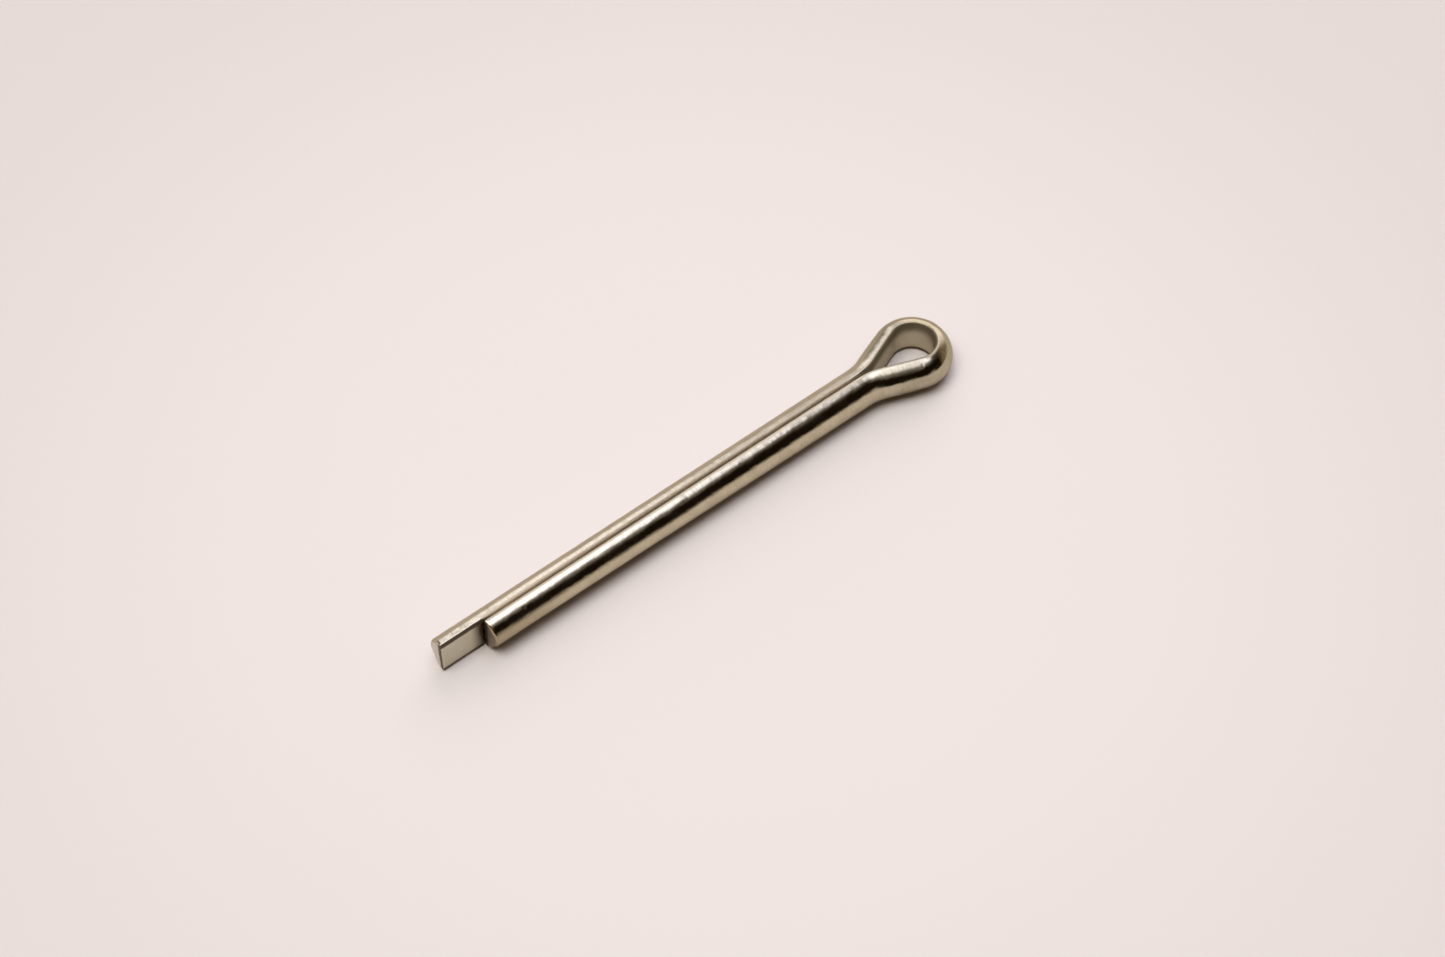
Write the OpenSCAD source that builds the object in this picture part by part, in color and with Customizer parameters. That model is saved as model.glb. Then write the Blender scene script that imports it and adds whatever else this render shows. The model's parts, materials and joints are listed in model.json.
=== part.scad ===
// Cotter pin, also called a split pin: half-round wire folded at its middle into an eye,
// its two legs lying flat against flat so that together they make a round shank.
// It lies on its side: X runs from the tips to the eye, Y is across the legs, Z is up.
// The origin is on the surface it lies on, under the middle of its footprint.

/* [Shank] */
// Diameter over both closed legs
pin_d = 3.5; // [2:0.1:6]
// Gap left between the flats of the two legs
leg_gap = 0.04; // [0.02:0.02:0.4]
// Length of the short leg, from its tip to where the legs part at the neck
short_leg = 38; // [10:1:120]
// How far the long leg reaches past the short one
tip_overhang = 4; // [0:0.5:12]

/* [Wire] */
// Rounding of the two long edges of the half-round wire
edge_r = 0.25; // [0.1:0.05:0.5]
// Bevel round the back of each cut tip
tip_bevel = 0.3; // [0.1:0.05:0.8]

/* [Eye] */
// Radius of the round end of the eye, to the flat inner face of the wire
eye_r = 1.8; // [1.4:0.1:5]
// Angle of each flank of the eye to the shank
flank_angle = 21.5; // [16:0.5:32]
// Radius of the bend where a leg turns into a flank, to the flat face
neck_r = 5.5; // [4:0.5:10]

/* [Hidden] */
$fn = 96;

// Half-round section: its arc is centred on the shank's axis, flat_y from the flat.
// The rounded edges stand a hair proud of the flat and the back, so that they cross both.
hair = 0.0001;
pin_r = pin_d / 2;
flat_y = leg_gap / 2;
wire_t = pin_r - flat_y;
edge_x = flat_y + edge_r - hair;
edge_z = sqrt(pow(pin_r - edge_r + hair, 2) - pow(edge_x, 2));
edge_angle = atan2(edge_z, edge_x);
rest_z = edge_z + edge_r;

// A flank runs from the end of its neck bend to a tangent of the eye's circle
neck_y = flat_y + neck_r;
neck_rise = neck_y - neck_r * cos(flank_angle);
flank_len = (eye_r * cos(flank_angle) - neck_rise) / sin(flank_angle);
neck_to_eye = (neck_r + eye_r) * sin(flank_angle) + flank_len * cos(flank_angle);

// Places along X, with the middle of the whole length at zero
long_leg = short_leg + tip_overhang;
total_len = long_leg + neck_to_eye + eye_r + wire_t;
neck_x = long_leg - total_len / 2;

// Half the neck's bend: the leg leaves it one way by this angle, and the flank the other
half_bend = flank_angle / 2;
// Bends are turned this much too far, and then cut off square where they end
spare_angle = 5;

// Half-round profile with its flat on the Y axis and its back towards +X
module wire_section() {
  reach = 2 * pin_r;
  translate([-flat_y, 0]) {
    intersection() {
      circle(r = pin_r);
      polygon([
        [flat_y, -edge_z], [edge_x, -edge_z],
        reach * [cos(edge_angle), -sin(edge_angle)], [reach, 0],
        reach * [cos(edge_angle), sin(edge_angle)],
        [edge_x, edge_z], [flat_y, edge_z]
      ]);
    }
    for (side = [-1, 1])
      translate([edge_x, side * edge_z]) circle(r = edge_r, $fn = 48);
  }
}

// Straight wire along +X from the origin, with its flat facing -Y
module straight_wire(length) {
  rotate([90, 0, 90]) linear_extrude(height = length) wire_section();
}

// One straight leg, from the neck back to its cut and bevelled tip
module leg(length) {
  translate([-length, 0, 0])
    intersection() {
      translate([0, flat_y, 0]) straight_wire(length);
      rotate([0, 90, 0])
        cylinder(h = length, r1 = pin_r - tip_bevel, r2 = pin_r - tip_bevel + length);
    }
}

// The bend between leg and flank, about the Z axis, with the back of the wire inside it
module neck_bend() {
  difference() {
    rotate([0, 0, -half_bend])
      rotate_extrude(angle = flank_angle + spare_angle, start = 270)
        translate([neck_r, 0]) mirror([1, 0]) wire_section();
    rotate([0, 0, half_bend]) translate([0, -2 * neck_r, -pin_r])
      cube([2 * neck_r, 2 * neck_r, pin_d]);
  }
}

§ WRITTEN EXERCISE
Your output must be the lines of the material above, from the first through the line that contains "tip_bevel = 0.3; // [0.1:0.05:0.8]", copied exactly. Include both endpoints and nothing else.

§ TASK ANSWER
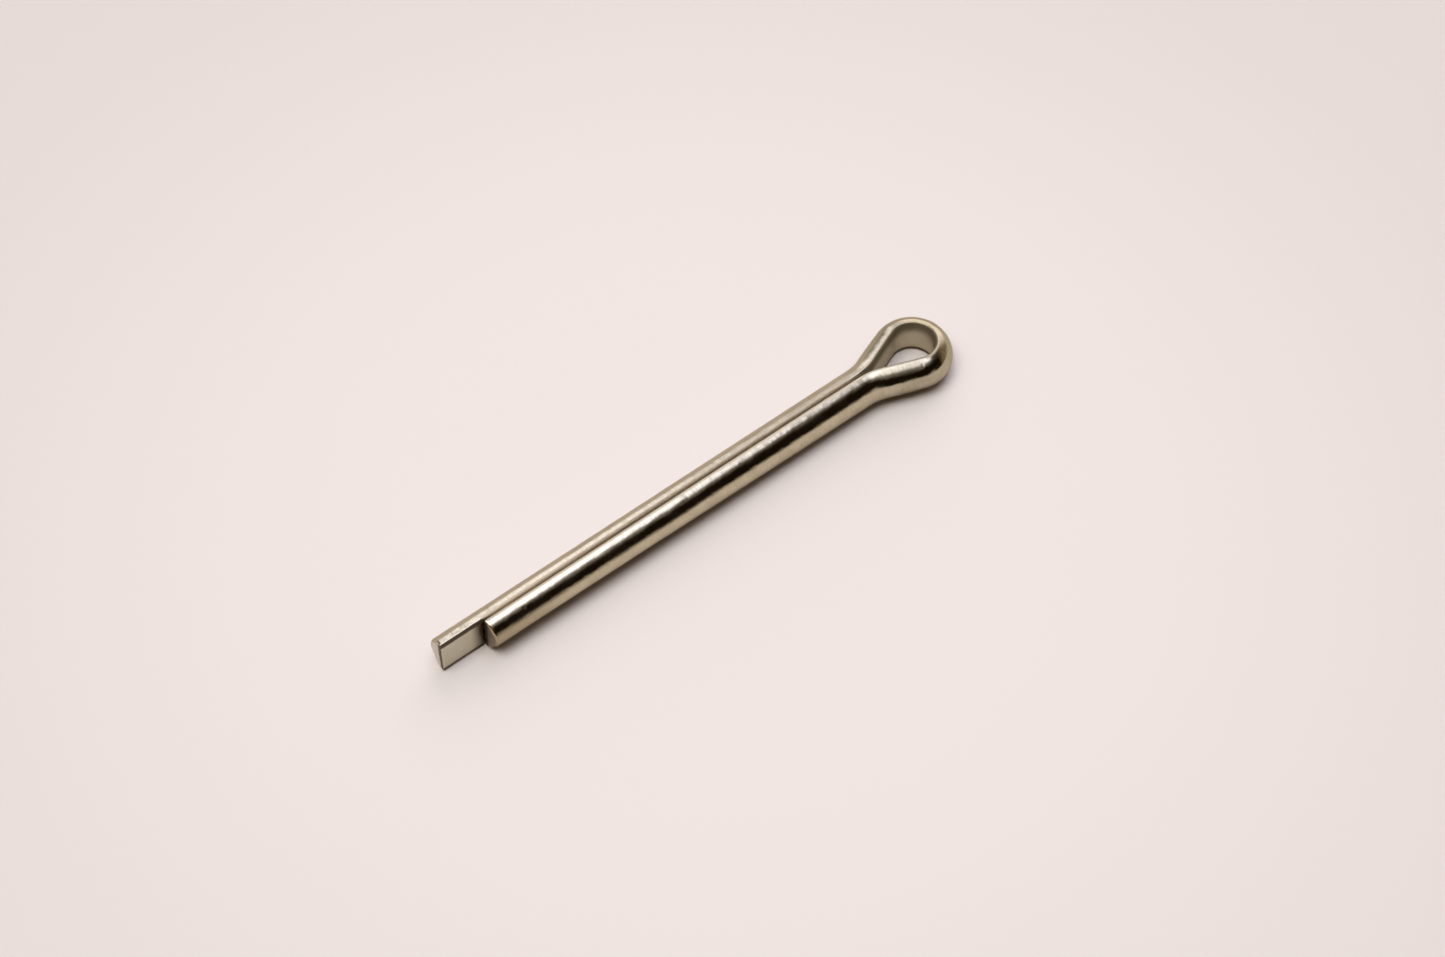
Write the OpenSCAD source that builds the object in this picture part by part, in color and with Customizer parameters. That model is saved as model.glb. Then write the Blender scene script that imports it and adds whatever else this render shows. The model's parts, materials and joints are listed in model.json.
=== part.scad ===
// Cotter pin, also called a split pin: half-round wire folded at its middle into an eye,
// its two legs lying flat against flat so that together they make a round shank.
// It lies on its side: X runs from the tips to the eye, Y is across the legs, Z is up.
// The origin is on the surface it lies on, under the middle of its footprint.

/* [Shank] */
// Diameter over both closed legs
pin_d = 3.5; // [2:0.1:6]
// Gap left between the flats of the two legs
leg_gap = 0.04; // [0.02:0.02:0.4]
// Length of the short leg, from its tip to where the legs part at the neck
short_leg = 38; // [10:1:120]
// How far the long leg reaches past the short one
tip_overhang = 4; // [0:0.5:12]

/* [Wire] */
// Rounding of the two long edges of the half-round wire
edge_r = 0.25; // [0.1:0.05:0.5]
// Bevel round the back of each cut tip
tip_bevel = 0.3; // [0.1:0.05:0.8]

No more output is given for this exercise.